# chassis intruded fatal error system halted



## pcshootshed (Oct 22, 2009)

My Specs:

G.SKILL Ripjaws Series 4GB (2 x 2GB) 240-Pin DDR3 SDRAM DDR3 1600 (PC3 12800) Desktop Memory Model F3-12800CL7D-4GBRM
AMD Phenom II X4 955 Black Edition Deneb 3.2GHz Socket AM3 125W Quad-Core Processor HDZ955FBGMBOX
ASUS M4A87TD/USB3 AM3 AMD 870 SATA 6Gb/s USB 3.0 AMD Motherboard
XFX HD-585X-ZNFC Radeon HD 5850 1GB


I had 2 sticks of that G.Skill ram (2GBx2)......I just bought the 2 same exact sticks on newegg so I would have a total of 8GB (2GBx4sticks)

I put em in, and get a 'chassis intruded fatal error system halted' before I even get to the Windows Screen and can't get any further.

Anybody have any ideas?


----------



## Tyree (May 10, 2009)

Brand & Model of the PSU?
Try using only the two new sticks to insure they are OK.
Even RAM with of the same model have incompatibility issues. If you want 8GB of RAM, the better option is a 2X4GB matched pair to avoid problems.
Filling all the RAM slots can cause Voltage issues and 4GB of RAM is more than enough unless you're doing serious graphics/CAD work. No games and few apps can utilize over 3GB.


----------



## pcshootshed (Oct 22, 2009)

Corsair 750TX PSU

If I take out my old sticks and put the new sticks in, it starts up fine...

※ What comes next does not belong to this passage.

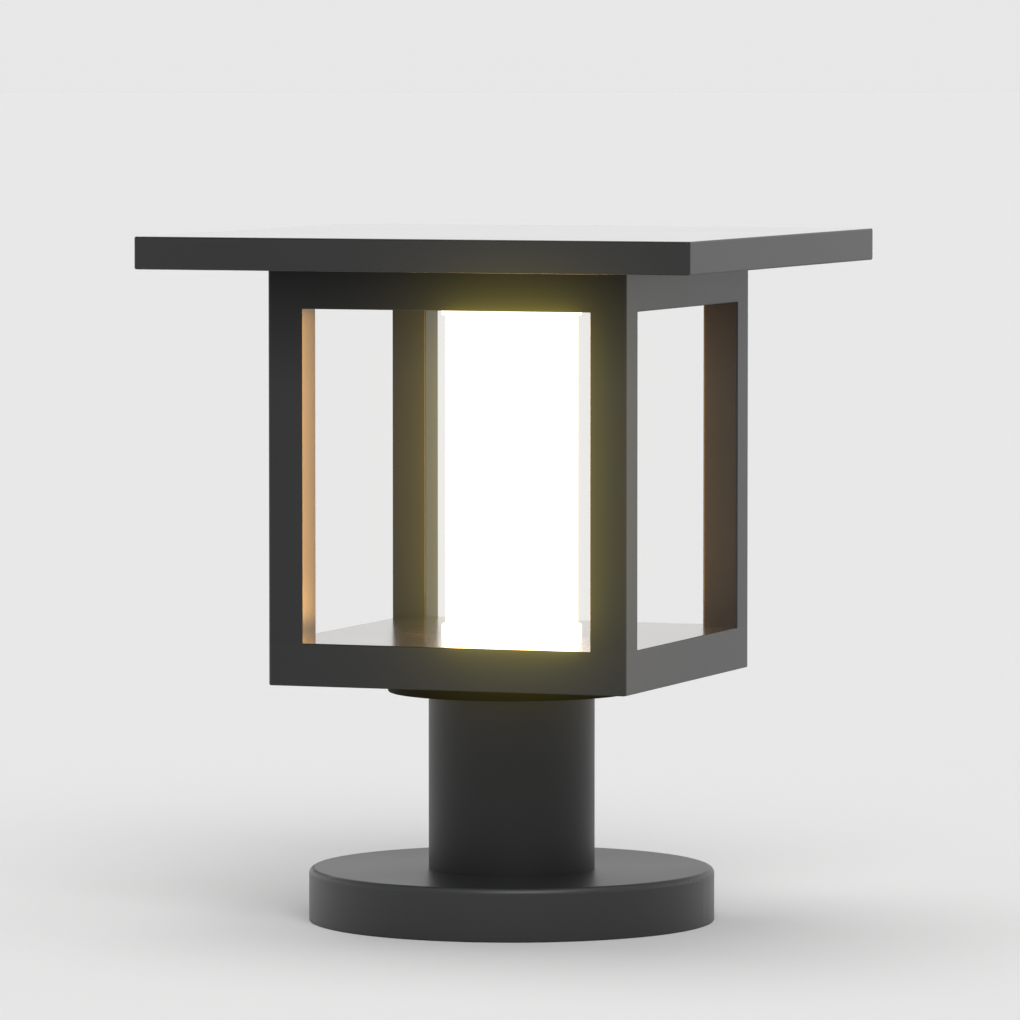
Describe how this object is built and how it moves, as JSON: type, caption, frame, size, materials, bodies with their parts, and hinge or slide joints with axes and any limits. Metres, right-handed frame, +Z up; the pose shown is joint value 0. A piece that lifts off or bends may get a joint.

Isn't there something I have to change in the BIOS to get rid of that error?


----------



## pcshootshed (Oct 22, 2009)

well I just tried again...

this time, I ut my new sticks where the old sticks were for the past year,
and the old sticks in the empty slots..

PC started fine,

is there anything I should look at to see if it was all in proper?


----------



## Tyree (May 10, 2009)

Is the PC an OEM? The "chassis intrusion" error is common to OEM units.
Try clearing the CMOS


----------